__What is required__: Out of the lines below, please list those that hold the string "limits".

-------- Provided data

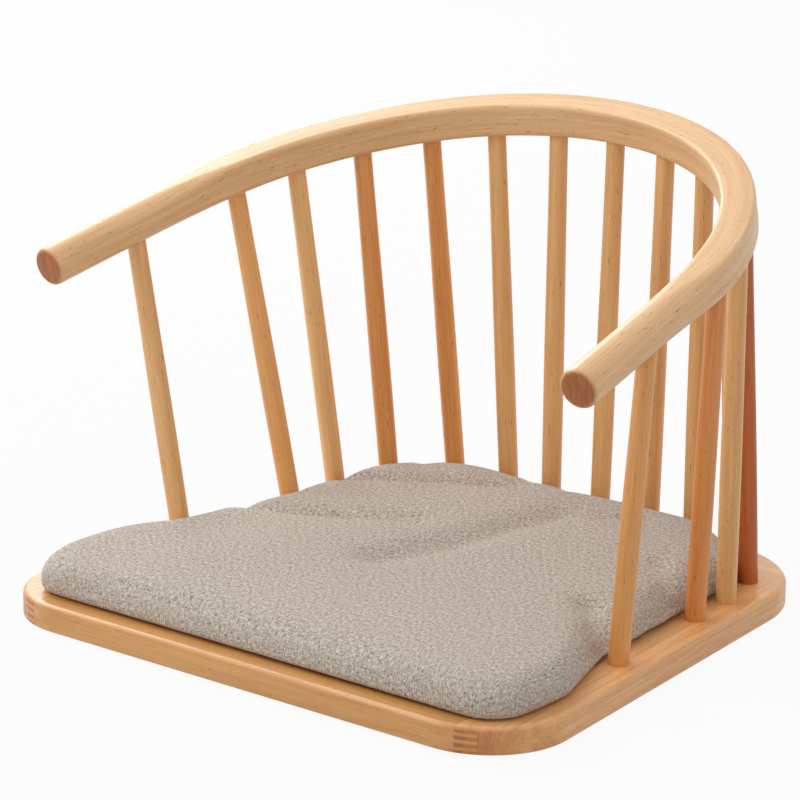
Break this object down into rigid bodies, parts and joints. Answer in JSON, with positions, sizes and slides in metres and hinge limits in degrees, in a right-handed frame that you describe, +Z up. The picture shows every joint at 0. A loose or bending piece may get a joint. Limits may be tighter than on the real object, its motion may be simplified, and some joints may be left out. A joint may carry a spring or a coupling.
{
  "type": "legless chair",
  "caption": "Legless floor chair: a flat comb-jointed wooden base, a bent arm hoop carried on turned spindles, and a soft seat cushion with front lobes.",
  "frame": {"origin": "on the floor, under the middle of the whole chair's width and depth", "axes": "+X is the viewer's right, the open front faces -Y, +Z is up"},
  "size_m": [0.5984, 0.525, 0.4075],
  "materials": {
    "front_beech": "clear satin lacquer on pale beech",
    "side_beech": "clear satin lacquer on pinkish beech",
    "hoop_beech": "clear satin lacquer on light beech",
    "spindle_beech": "clear satin lacquer on beech",
    "red_spindle_beech": "clear satin lacquer on red-brown beech",
    "plywood": "sanded plywood, bare",
    "zinc_steel": "zinc plated",
    "felt": "pressed wool felt",
    "linen": "heathered grey-beige linen weave",
    "foam": "open-cell seat foam"
  },
  "bodies": {
    "root": {"front_rail": "front_beech", "back_rail": "front_beech", "left_side_rail": "side_beech", "right_side_rail": "side_beech", "seat_board": "plywood", "seat_screws": "zinc_steel", "floor_pads": "felt", "arm_hoop": "hoop_beech", "centre_spindle": "spindle_beech", "left_spindle_1": "spindle_beech", "left_spindle_2": "spindle_beech", "left_spindle_3": "red_spindle_beech", "left_spindle_4": "red_spindle_beech", "left_spindle_5": "spindle_beech", "left_spindle_6": "red_spindle_beech", "left_spindle_7": "spindle_beech", "right_spindle_1": "spindle_beech", "right_spindle_2": "spindle_beech", "right_spindle_3": "spindle_beech", "right_spindle_4": "red_spindle_beech", "right_spindle_5": "spindle_beech", "right_spindle_6": "red_spindle_beech", "right_spindle_7": "spindle_beech", "cushion_cover": "linen", "cushion_foam": "foam"}
  },
  "joints": []
}
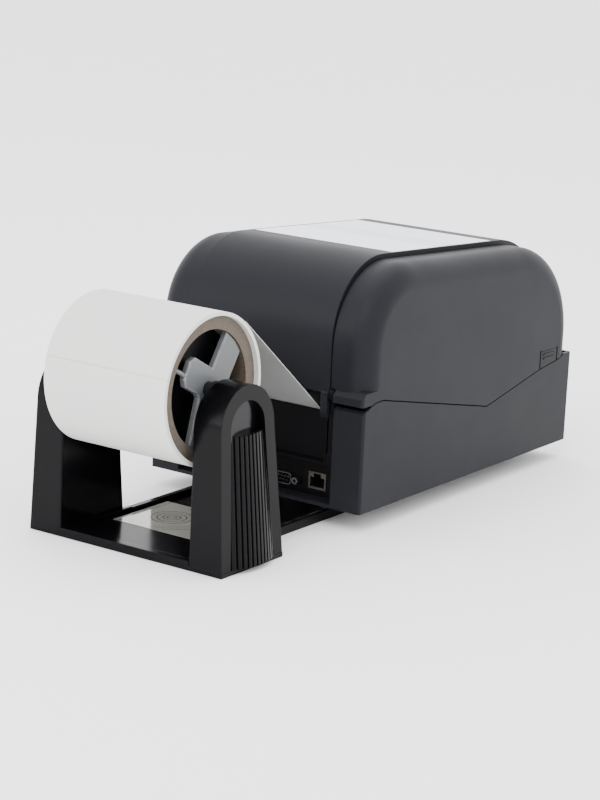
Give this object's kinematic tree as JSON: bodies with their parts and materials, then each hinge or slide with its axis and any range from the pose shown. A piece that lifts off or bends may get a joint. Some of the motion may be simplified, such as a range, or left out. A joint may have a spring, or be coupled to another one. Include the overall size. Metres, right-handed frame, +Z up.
{
  "type": "thermal label printer with outside roll holder",
  "caption": "Desktop thermal label printer with a hinged lid and window, fed from a label roll on a two-post holder behind it.",
  "frame": {"origin": "on the table, under the middle of the whole object's box", "axes": "+Z up, -Y towards the printer's front where the label comes out, +Y towards the roll holder, +X to the right seen from the front"},
  "size_m": [0.1772, 0.4424, 0.1784],
  "materials": {
    "charcoal_plastic": "fine texture, satin",
    "dark_plastic": "satin",
    "window_plastic": "gloss",
    "holder_gloss": "gloss",
    "plated_steel": "satin",
    "head_aluminium": "satin",
    "motor_black": "satin",
    "board_green": "satin",
    "rubber_black": "matte",
    "gear_nylon": "satin",
    "lens_clear": "gloss",
    "label_paper": "matte",
    "core_board": "matte",
    "adapter_grey": "satin",
    "spindle_black": "gloss"
  },
  "bodies": {
    "base": {"lower_housing": "charcoal_plastic", "rear_panel": "dark_plastic", "hinge_pins": "plated_steel", "main_board": "board_green", "ethernet_port": "dark_plastic", "serial_port": "plated_steel", "jack_screws": "plated_steel", "usb_port": "plated_steel", "power_inlet": "dark_plastic", "switch_body": "dark_plastic", "rubber_feet": "rubber_black", "housing_screws": "plated_steel", "status_lenses": "lens_clear", "button_board": "board_green", "inner_deck": "dark_plastic", "chassis": "plated_steel", "platen_bearings": "gear_nylon", "stepper_motor": "motor_black", "sensor_rail": "plated_steel", "tear_bar": "plated_steel", "label_web": "label_paper", "holder_base": "holder_gloss", "post_left": "holder_gloss", "post_right": "holder_gloss", "post_cover_left": "holder_gloss", "post_cover_right": "holder_gloss", "holder_screws": "plated_steel", "guide_sticker": "label_paper"},
    "lid": {"lid_shell": "charcoal_plastic", "lid_window": "window_plastic", "lid_liner": "dark_plastic", "side_cap_left": "charcoal_plastic", "side_cap_right": "charcoal_plastic", "head_frame": "head_aluminium", "head_springs": "plated_steel"},
    "tab_left": {"cover_tab_left": "charcoal_plastic"},
    "tab_right": {"cover_tab_right": "charcoal_plastic"},
    "rocker": {"power_rocker": "dark_plastic"},
    "button": {"feed_button": "charcoal_plastic"},
    "platen": {"platen_shaft": "plated_steel", "platen_sleeve": "rubber_black", "platen_gear": "gear_nylon"},
    "idler": {"idler_gear": "gear_nylon"},
    "pinion": {"motor_pinion": "plated_steel"},
    "roller": {"guide_roller": "dark_plastic"},
    "guide_left": {"label_guide_left": "dark_plastic"},
    "guide_right": {"label_guide_right": "dark_plastic"},
    "guide_wheel": {"guide_pinion": "gear_nylon"},
    "sensor": {"label_sensor": "dark_plastic"},
    "head": {"head_bracket": "head_aluminium", "print_head": "head_aluminium"},
    "roll": {"label_core": "core_board", "label_roll": "label_paper", "core_adapter_left": "adapter_grey", "core_adapter_right": "adapter_grey", "core_hub": "dark_plastic", "spindle_rod": "spindle_black"}
  },
  "joints": [
    {"name": "lid_hinge", "type": "hinge", "parent": "base", "child": "lid", "pos_m": [0, 0.0572, 0.09], "axis": [-1, 0, 0], "range_deg": [0, 50]},
    {"name": "tab_left_press", "type": "slide", "parent": "lid", "child": "tab_left", "axis": [1, 0, 0], "range_m": [0, 0.002], "stiffness_N_per_m": 2500},
    {"name": "tab_right_press", "type": "slide", "parent": "lid", "child": "tab_right", "axis": [-1, 0, 0], "range_m": [0, 0.002], "stiffness_N_per_m": 2500},
    {"name": "rocker_tilt", "type": "hinge", "parent": "base", "child": "rocker", "pos_m": [0.051, 0.0442, 0.0295], "axis": [-1, 0, 0], "range_deg": [0, 22]},
    {"name": "feed_press", "type": "slide", "parent": "base", "child": "button", "axis": [0, 1, 0], "range_m": [0, 0.0015], "stiffness_N_per_m": 1200},
    {"name": "platen_turn", "type": "hinge", "parent": "base", "child": "platen", "pos_m": [0, -0.1983, 0.071], "axis": [1, 0, 0], "continuous": true},
    {"name": "idler_turn", "type": "hinge", "parent": "base", "child": "idler", "pos_m": [0, -0.17655, 0.05075], "axis": [1, 0, 0], "continuous": true},
    {"name": "pinion_turn", "type": "hinge", "parent": "base", "child": "pinion", "pos_m": [0, -0.1523, 0.045], "axis": [1, 0, 0], "continuous": true},
    {"name": "roller_turn", "type": "hinge", "parent": "base", "child": "roller", "pos_m": [0, 0.02134, 0.06367], "axis": [1, 0, 0], "continuous": true},
    {"name": "guide_right_slide", "type": "slide", "parent": "base", "child": "guide_right", "axis": [1, 0, 0], "range_m": [0, 0.006]},
    {"name": "guide_left_slide", "type": "slide", "parent": "base", "child": "guide_left", "axis": [1, 0, 0], "range_m": [-0.006, 0]},
    {"name": "guide_wheel_turn", "type": "hinge", "parent": "base", "child": "guide_wheel", "pos_m": [0, -0.0403, 0], "axis": [0, 0, 1], "range_deg": [0, 53.71]},
    {"name": "sensor_slide", "type": "slide", "parent": "base", "child": "sensor", "axis": [1, 0, 0], "range_m": [-0.02, 0.02]},
    {"name": "head_lift", "type": "hinge", "parent": "lid", "child": "head", "pos_m": [0, -0.1663, 0.096], "axis": [-1, 0, 0], "range_deg": [0, 3], "stiffness_Nm_per_rad": 12, "deforming": ["head_springs"]},
    {"name": "roll_turn", "type": "hinge", "parent": "base", "child": "roll", "pos_m": [0, 0.1717, 0.1108], "axis": [1, 0, 0], "continuous": true}
  ],
  "couplings": [
    {"joint": "idler_turn", "follows": "platen_turn", "ratio": -0.6087},
    {"joint": "pinion_turn", "follows": "platen_turn", "ratio": 1.75},
    {"joint": "guide_left_slide", "follows": "guide_right_slide", "ratio": -1},
    {"joint": "guide_wheel_turn", "follows": "guide_right_slide", "rad_per_m": 156.25}
  ]
}
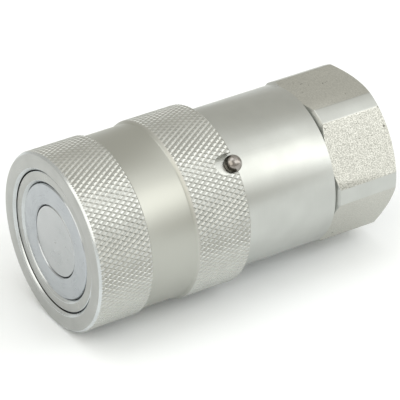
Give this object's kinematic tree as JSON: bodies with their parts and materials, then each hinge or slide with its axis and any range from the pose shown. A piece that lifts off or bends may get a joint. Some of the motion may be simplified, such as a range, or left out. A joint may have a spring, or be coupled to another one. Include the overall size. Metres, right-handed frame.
{
  "type": "quick disconnect coupler",
  "caption": "Flat-face hydraulic quick disconnect coupler socket with a knurled locking sleeve, a sliding valve, a notched safety lock and a threaded hexagon port.",
  "frame": {"origin": "centre of the port's mouth, on the rear face of the hexagon", "axes": "+X along the coupler's axis, out of the port, with the sleeve's front face at -X; +Z out of a flat of the hexagon"},
  "size_m": [0.0735, 0.038, 0.038],
  "materials": {
    "knurled_zinc": "turned and knurled steel, bright zinc plated",
    "turned_zinc": "turned steel, bright zinc plated, with fine turning marks",
    "hexagon_zinc": "drawn hexagon bar with turned corners, bright zinc plated, granular flats",
    "valve_steel": "ground and polished hard steel with a cool blue cast",
    "ball_steel": "polished bearing steel",
    "spring_steel": "drawn spring wire",
    "nitrile": "satin nitrile rubber",
    "ptfe": "matte white PTFE"
  },
  "bodies": {
    "coupler": {"coupler_body": "turned_zinc", "port_adapter": "hexagon_zinc", "poppet": "turned_zinc", "poppet_seal": "nitrile", "poppet_spider": "turned_zinc", "poppet_lock_washer": "spring_steel", "poppet_nut": "turned_zinc", "valve_spring_seat": "spring_steel", "locking_balls": "ball_steel", "safety_ball": "ball_steel", "sleeve_stop_ring": "spring_steel", "nipple_o_ring": "nitrile", "nipple_backup_ring": "ptfe", "adapter_o_ring": "nitrile", "adapter_backup_ring": "ptfe", "valve_spring": "spring_steel"},
    "spring_pack": {"sleeve_spring": "spring_steel", "sleeve_spring_washer": "spring_steel"},
    "sleeve": {"locking_sleeve": "knurled_zinc"},
    "valve": {"valve_sleeve": "valve_steel", "valve_wear_ring": "ptfe"}
  },
  "joints": [
    {"name": "sleeve_turn", "type": "hinge", "parent": "coupler", "child": "spring_pack", "pos_m": [-0.05, 0, 0], "axis": [1, 0, 0], "range_deg": [-0.9, 0.9]},
    {"name": "sleeve_slide", "type": "slide", "parent": "spring_pack", "child": "sleeve", "axis": [1, 0, 0], "range_m": [0, 0.0025], "stiffness_N_per_m": 3000, "springref_m": -0.008, "deforming": ["sleeve_spring"]},
    {"name": "valve_slide", "type": "slide", "parent": "coupler", "child": "valve", "axis": [1, 0, 0], "range_m": [0, 0.011], "stiffness_N_per_m": 2500, "springref_m": -0.012, "deforming": ["valve_spring"]}
  ]
}
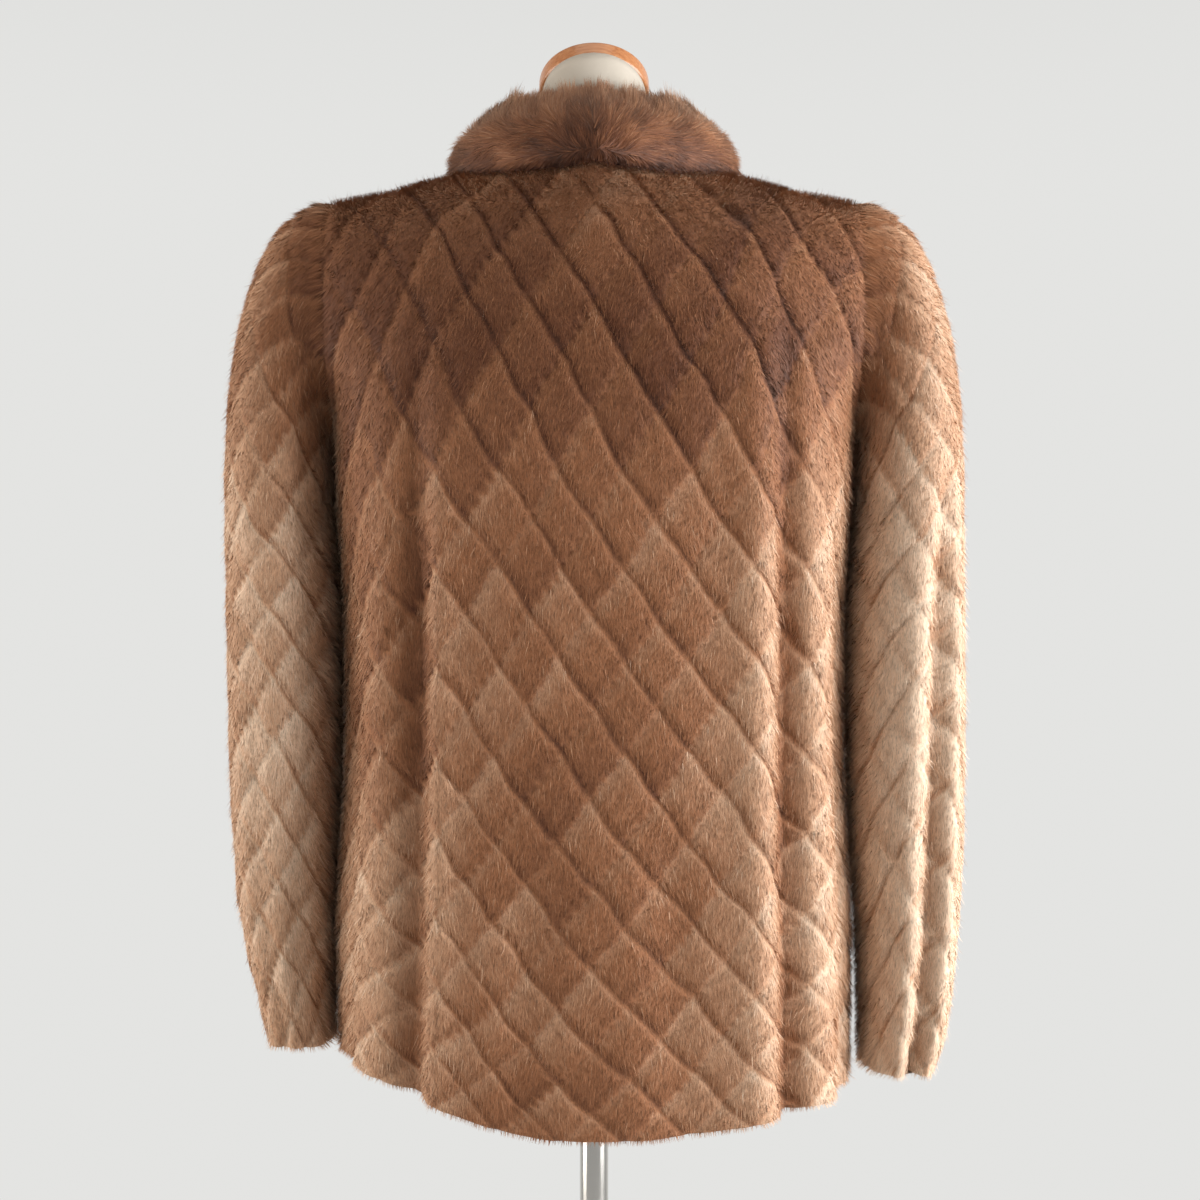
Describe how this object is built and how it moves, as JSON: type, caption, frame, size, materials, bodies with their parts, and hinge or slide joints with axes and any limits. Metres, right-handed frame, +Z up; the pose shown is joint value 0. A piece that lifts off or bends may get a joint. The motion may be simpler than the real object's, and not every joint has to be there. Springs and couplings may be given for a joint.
{
  "type": "fur jacket on a dress form stand",
  "caption": "Hip-length brown fur jacket pieced in diamonds, with long sleeves and a stand collar, worn by a limbless dress form on a pole and round base plate.",
  "frame": {"origin": "on the floor, at the centre of the base plate's underside, straight under the pole", "axes": "+Z up, -Y towards the front opening of the jacket, +Y towards its back, +X towards the wearer's left"},
  "size_m": [0.5639, 0.34, 1.4819],
  "materials": {
    "fur": "brown mink fur pieced in diamonds, soft pile with a low sheen",
    "collar_fur": "brown mink fur in long pieces, soft pile with a low sheen",
    "form_cloth": "cream jersey stretched over the form, matte",
    "cap_wood": "turned beech, stained and varnished, satin",
    "pole_chrome": "polished chrome plate",
    "base_steel": "off-white powder coat, satin"
  },
  "bodies": {
    "root": {"back": "fur", "front_left": "fur", "front_right": "fur", "sleeve_left": "fur", "sleeve_right": "fur", "collar": "collar_fur", "form_torso": "form_cloth", "neck_cap": "cap_wood", "pole": "pole_chrome", "pole_hub": "pole_chrome", "base_plate": "base_steel"}
  },
  "joints": []
}
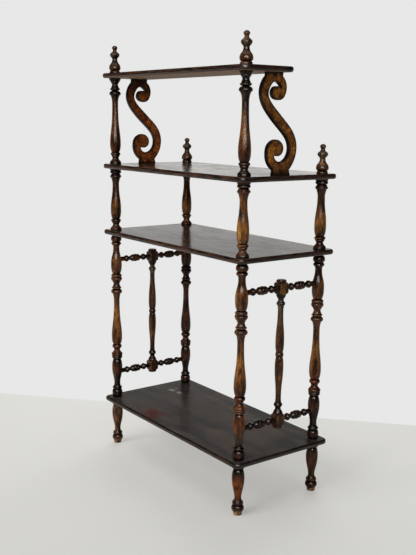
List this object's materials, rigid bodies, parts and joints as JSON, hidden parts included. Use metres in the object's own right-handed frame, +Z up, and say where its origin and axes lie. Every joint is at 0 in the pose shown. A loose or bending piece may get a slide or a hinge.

----------------

__Result of the exercise__:
Break this object down into rigid bodies, parts and joints. Answer in JSON, with positions, sizes and slides in metres and hinge limits in degrees, in a right-handed frame that you describe, +Z up. The picture shows every joint at 0. A loose or bending piece may get a joint. Limits may be tighter than on the real object, its motion may be simplified, and some joints may be left out. A joint may carry a spring or a coupling.
Describe how this object is built and how it moves, as JSON: type, caption, frame, size, materials, bodies with their parts, and hinge or slide joints with axes and any limits. Metres, right-handed frame, +Z up; the pose shown is joint value 0. A piece that lifts off or bends may get a joint. The motion may be simpler than the real object's, and not every joint has to be there. Springs and couplings may be given for a joint.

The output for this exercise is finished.